>>>

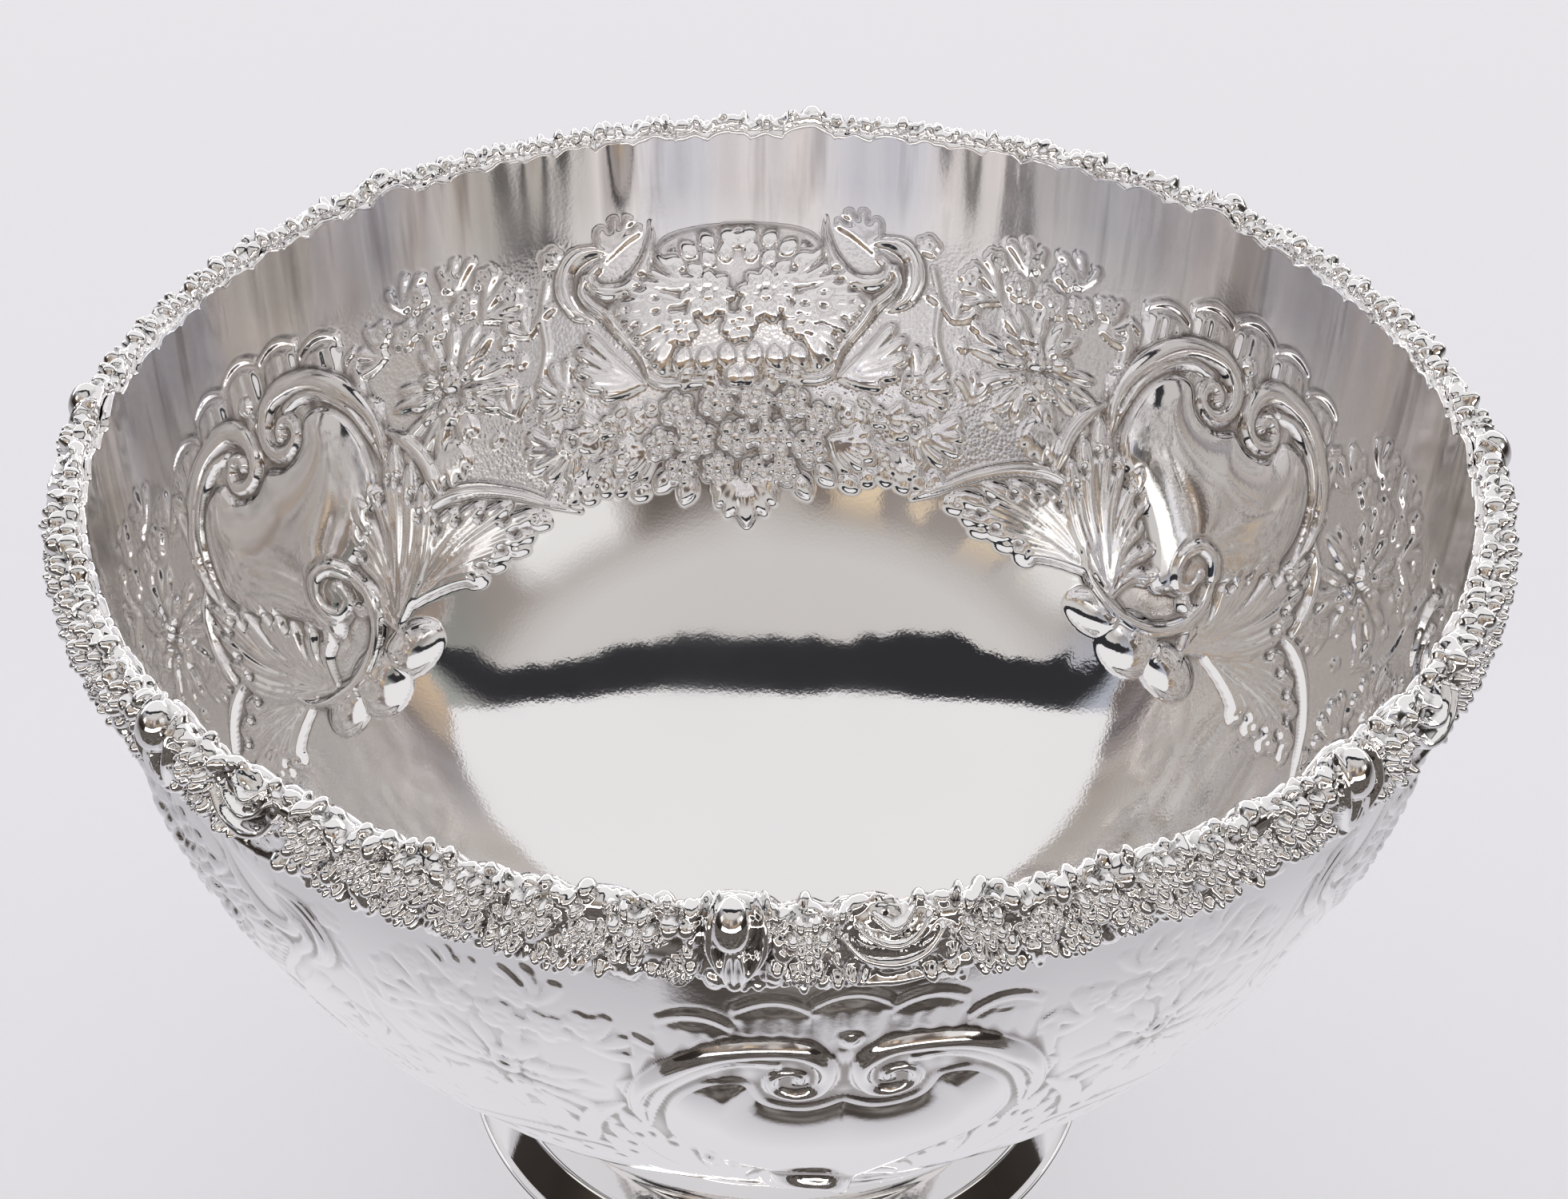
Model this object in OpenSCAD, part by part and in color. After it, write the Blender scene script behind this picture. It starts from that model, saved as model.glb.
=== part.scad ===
/* [Bowl] */
// Radius of the mouth, inside the sheet
mouth_r = 180; // [120:1:260]
// Depth of the bowl, from the mouth to the inside of its bottom
bowl_depth = 198; // [120:1:280]
// Roundness of the bowl's profile: 2 is an ellipse, more is fuller
fullness = 2.21; // [2:0.01:2.8]
// Thickness of the silver-plated sheet
sheet_t = 1.6; // [1:0.1:3]
// Flat steps along the profile
profile_steps = 36; // [16:1:60]

/* [Rim border] */
// Number of cast sections soldered end to end
border_sections = 8; // [6:1:12]
// Height of a casting
border_h = 25; // [15:1:40]
// How far a casting stands out from the sheet at its fattest
border_out = 10; // [5:0.5:16]
// How far the casting's crest stands above the mouth
border_crest = 3; // [0:0.5:6]
// Diameter of the wire that hides the joint of sheet and castings
rim_wire_d = 3; // [2:0.1:5]

/* [Foot] */
// Height from the table to the inside of the bowl's bottom
bottom_z = 39; // [25:1:80]
// Outer radius of the base wire
foot_r = 99.5; // [70:0.5:150]
// Thickness of the spun foot
foot_t = 1.4; // [1:0.1:3]
// Height of the base wire
base_wire_h = 2.2; // [1:0.1:5]
// Width of the base wire
base_wire_w = 7; // [4:0.5:12]
// Height of the sloping riser above the base wire
riser_h = 10; // [5:0.5:20]
// Lean of the riser from upright, in degrees
riser_lean = 36; // [5:1:45]
// Width of the flat shoulder inside the riser
shoulder_w = 6.5; // [4:0.5:20]
// Radius of the neck, where it meets the collar
neck_r = 57; // [40:0.5:70]

/* [Collar] */
// Height of the collar's plain band
collar_h = 3.6; // [2:0.1:8]
// Width of the collar's band
collar_w = 4; // [2:0.1:8]

/* [Hidden] */
$fn = 96;
ROUND_FN = 240;
CURVE_STEPS = 12;
BACK_STEPS = 4;
JOINT_STEPS = 6;
BORDER_EDGE_T = 1;
BORDER_LAND = 2;
WIRE_GAP = 0.6;
COLLAR_ROUND = 1.4;
SKIRT_INSET = 2.6;
RISER_ROUND = 2.4;
SHOULDER_RISE = 1;
SILVER = "silver";
BRIGHT = "gainsboro";
mouth_z = bottom_z + bowl_depth;
section_deg = 360 / border_sections;
border_bottom_z = mouth_z + border_crest - border_h;
neck_z = collar_bottom_z();

function border_name(i) = str("border_section_", i);

// Radius of a superellipse of semi-axes r and depth, at height z above its bottom
function shell_r(r, depth, z) = r * pow(1 - pow((depth - z) / depth, fullness), 1 / fullness);

// Radius of the bowl's outside at height z over the table
function outside_r(z) =
    shell_r(mouth_r + sheet_t, bowl_depth + sheet_t, z - (bottom_z - sheet_t));

// Points of a quarter-turned superellipse, from the mouth down to the axis
function profile(r, depth, z0) = [
    for (i = [0:profile_steps])
        let (a = 90 * i / profile_steps)
        [r * pow(cos(a), 2 / fullness), z0 + depth * (1 - pow(sin(a), 2 / fullness))]
];

// The collar's top edge touches the bowl; its flat underside carries on from the neck
function collar_top_z() = bowl_side_z(neck_r);
function collar_bottom_z() = collar_top_z() - collar_h;

// Height of the bowl's outside at radius r
function bowl_side_z(r) =
    let (d = bowl_depth + sheet_t)
    bottom_z + bowl_depth - d * pow(1 - pow(r / (mouth_r + sheet_t), fullness), 1 / fullness);

function reversed(points) = [for (i = [len(points) - 1:-1:0]) points[i]];

// Points of an elliptic arc from angle a0 to a1, without its first point
function arc(cx, cz, rx, rz, a0, a1) = [
    for (i = [1:CURVE_STEPS])
        let (a = a0 + (a1 - a0) * i / CURVE_STEPS)
        [cx + rx * cos(a), cz + rz * sin(a)]
];

// The sheet shell, closed at the bottom and open at the mouth
module bowl() {
    color(SILVER)
    rotate_extrude($fn = ROUND_FN)
    polygon(concat(
        profile(mouth_r + sheet_t, bowl_depth + sheet_t, bottom_z - sheet_t),
        reversed(profile(mouth_r, bowl_depth, bottom_z))
    ));
}

// Round wire soldered on top of the sheet's edge
module rim_wire() {
    color(BRIGHT)
    translate([0, 0, mouth_z + rim_wire_d / 2])
    rotate_extrude($fn = ROUND_FN)
    translate([mouth_r + sheet_t / 2, 0])
    circle(d = rim_wire_d);
}

// Cross-section of a cast border section: its back follows the sheet, its face is a fat roll
function border_section_points() =
    let (
        mid_z = border_bottom_z + border_h / 2,
        lip_r = mouth_r + sheet_t / 2 + rim_wire_d / 2 + WIRE_GAP,
        back = [for (i = [0:BACK_STEPS])
            let (z = border_bottom_z + (mouth_z - border_bottom_z) * i / BACK_STEPS)
            [outside_r(z), z]]
    )
    concat(
        reversed(back),
        [[outside_r(border_bottom_z) + BORDER_EDGE_T, border_bottom_z]],
        arc(mouth_r + sheet_t + BORDER_LAND, mid_z, border_out - BORDER_LAND, border_h / 2, -90, 90),
        [[lip_r, mouth_z + border_crest], [lip_r, mouth_z]]
    );

// Section 1 is centred on the front, and the rest follow anticlockwise seen from above
module border_section(i) {
    color(i % 2 == 0 ? SILVER : BRIGHT)
    rotate([0, 0, (i - 1.5) * section_deg - 90])
    rotate_extrude(angle = section_deg, $fn = ROUND_FN)
    polygon(border_section_points());
}

// Plain band between the foot's neck and the bowl
module neck_collar() {
    inner_r = neck_r - foot_t;
    outer_r = neck_r + collar_w;
    side = [for (i = [0:JOINT_STEPS])
        let (r = inner_r + (outer_r - inner_r) * i / JOINT_STEPS)
        [r, bowl_side_z(r)]];
    color(BRIGHT)
    rotate_extrude($fn = ROUND_FN)
    polygon(concat(
        [[inner_r, neck_z]],
        side,
        arc(outer_r, (neck_z + bowl_side_z(outer_r)) / 2,
            COLLAR_ROUND, (bowl_side_z(outer_r) - neck_z) / 2, 90, -90)
    ));
}

// Outer line of the spun foot, from its skirt up to the neck, drawn inset by the sheet for the inside
function foot_line(inset) =
    let (
        skirt_r = foot_r - SKIRT_INSET,
        top_z = base_wire_h + riser_h,
        round_z = top_z - RISER_ROUND,
        lean_in = (round_z - base_wire_h) * tan(riser_lean) + RISER_ROUND / cos(riser_lean),
        round_x = skirt_r - lean_in,
        bend_r = RISER_ROUND - inset,
        shoulder_r = round_x - shoulder_w,
        cove_r = shoulder_r - neck_r,
        cove_h = neck_z - top_z - SHOULDER_RISE
    )
    concat(
        [
            [skirt_r - inset / cos(riser_lean), base_wire_h],
            [round_x + bend_r * cos(riser_lean), round_z + bend_r * sin(riser_lean)]
        ],
        arc(round_x, round_z, bend_r, bend_r, riser_lean, 90),
        [[shoulder_r, top_z + SHOULDER_RISE - inset]],
        arc(shoulder_r, neck_z, cove_r + inset, cove_h + inset, -90, -180)
    );

module foot() {
    color(SILVER)
    rotate_extrude($fn = ROUND_FN)
    polygon(concat(foot_line(0), reversed(foot_line(foot_t))));
}

// Flat half-round wire that stiffens the foot's edge and stands on the table
module base_wire() {
    color(BRIGHT)
    rotate_extrude($fn = ROUND_FN)
    polygon(concat(
        [[foot_r - base_wire_w, 0], [foot_r - base_wire_h / 2, 0]],
        arc(foot_r - base_wire_h / 2, base_wire_h / 2, base_wire_h / 2, base_wire_h / 2, -90, 90),
        [[foot_r - base_wire_w, base_wire_h]]
    ));
}

bowl();
rim_wire();
neck_collar();
foot();
base_wire();
for (i = [1:border_sections])
    border_section(i);
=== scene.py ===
"""Silver-plated punch bowl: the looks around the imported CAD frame.

Azimuth A runs clockwise from +Y as seen from above, so a point at radius r stands at (r sin A, r cos A).
The relief is worked out in millimetres and goes into the meshes in metres.
"""

import math

import bpy
import numpy as np
from mathutils import Matrix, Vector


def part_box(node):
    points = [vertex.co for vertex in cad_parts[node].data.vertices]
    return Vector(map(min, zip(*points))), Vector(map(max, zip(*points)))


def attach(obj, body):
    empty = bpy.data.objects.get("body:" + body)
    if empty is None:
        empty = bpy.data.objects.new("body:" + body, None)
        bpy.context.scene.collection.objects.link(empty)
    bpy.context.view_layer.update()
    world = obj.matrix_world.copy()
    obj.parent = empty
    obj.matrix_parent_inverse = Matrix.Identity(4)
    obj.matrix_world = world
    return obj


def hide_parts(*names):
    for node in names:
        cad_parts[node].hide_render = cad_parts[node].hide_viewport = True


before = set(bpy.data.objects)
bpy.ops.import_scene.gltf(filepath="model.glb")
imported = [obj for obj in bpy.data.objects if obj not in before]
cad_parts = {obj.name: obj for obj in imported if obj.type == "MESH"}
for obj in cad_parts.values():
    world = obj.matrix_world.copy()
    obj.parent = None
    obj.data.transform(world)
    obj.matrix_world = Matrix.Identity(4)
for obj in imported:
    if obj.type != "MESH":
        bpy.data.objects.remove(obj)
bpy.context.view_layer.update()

# ---- sizes, in millimetres

M_TO_MM = 1000.0
SHEET = 1.6
FULLNESS = 2.21
REPEATS = 3
PERIOD = 360.0 / REPEATS
SECTIONS = 8
SECTION_DEG = 360.0 / SECTIONS
DOME_AT = 7.5
BOWL_LOW, BOWL_HIGH = (np.array(corner) * M_TO_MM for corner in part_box("bowl"))
MOUTH_R = BOWL_HIGH[0] - SHEET
MOUTH_Z = BOWL_HIGH[2]
BOTTOM_Z = BOWL_LOW[2] + SHEET
DEPTH = MOUTH_Z - BOTTOM_Z
COLUMNS = 1800
PERIOD_COLUMNS = COLUMNS // REPEATS
WALL_STEP = 0.62
DECORATED_DEPTH = 158.0
BOTTOM_ROWS = 60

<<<

Task details:
In the listing above, find the line containing "on the table" and the line containing "bpy.data.objects.remove(obj)". Output them and every line between, exactly, and nothing else.

Complete output:
// Flat half-round wire that stiffens the foot's edge and stands on the table
module base_wire() {
    color(BRIGHT)
    rotate_extrude($fn = ROUND_FN)
    polygon(concat(
        [[foot_r - base_wire_w, 0], [foot_r - base_wire_h / 2, 0]],
        arc(foot_r - base_wire_h / 2, base_wire_h / 2, base_wire_h / 2, base_wire_h / 2, -90, 90),
        [[foot_r - base_wire_w, base_wire_h]]
    ));
}

bowl();
rim_wire();
neck_collar();
foot();
base_wire();
for (i = [1:border_sections])
    border_section(i);
=== scene.py ===
"""Silver-plated punch bowl: the looks around the imported CAD frame.

Azimuth A runs clockwise from +Y as seen from above, so a point at radius r stands at (r sin A, r cos A).
The relief is worked out in millimetres and goes into the meshes in metres.
"""

import math

import bpy
import numpy as np
from mathutils import Matrix, Vector


def part_box(node):
    points = [vertex.co for vertex in cad_parts[node].data.vertices]
    return Vector(map(min, zip(*points))), Vector(map(max, zip(*points)))


def attach(obj, body):
    empty = bpy.data.objects.get("body:" + body)
    if empty is None:
        empty = bpy.data.objects.new("body:" + body, None)
        bpy.context.scene.collection.objects.link(empty)
    bpy.context.view_layer.update()
    world = obj.matrix_world.copy()
    obj.parent = empty
    obj.matrix_parent_inverse = Matrix.Identity(4)
    obj.matrix_world = world
    return obj


def hide_parts(*names):
    for node in names:
        cad_parts[node].hide_render = cad_parts[node].hide_viewport = True


before = set(bpy.data.objects)
bpy.ops.import_scene.gltf(filepath="model.glb")
imported = [obj for obj in bpy.data.objects if obj not in before]
cad_parts = {obj.name: obj for obj in imported if obj.type == "MESH"}
for obj in cad_parts.values():
    world = obj.matrix_world.copy()
    obj.parent = None
    obj.data.transform(world)
    obj.matrix_world = Matrix.Identity(4)
for obj in imported:
    if obj.type != "MESH":
        bpy.data.objects.remove(obj)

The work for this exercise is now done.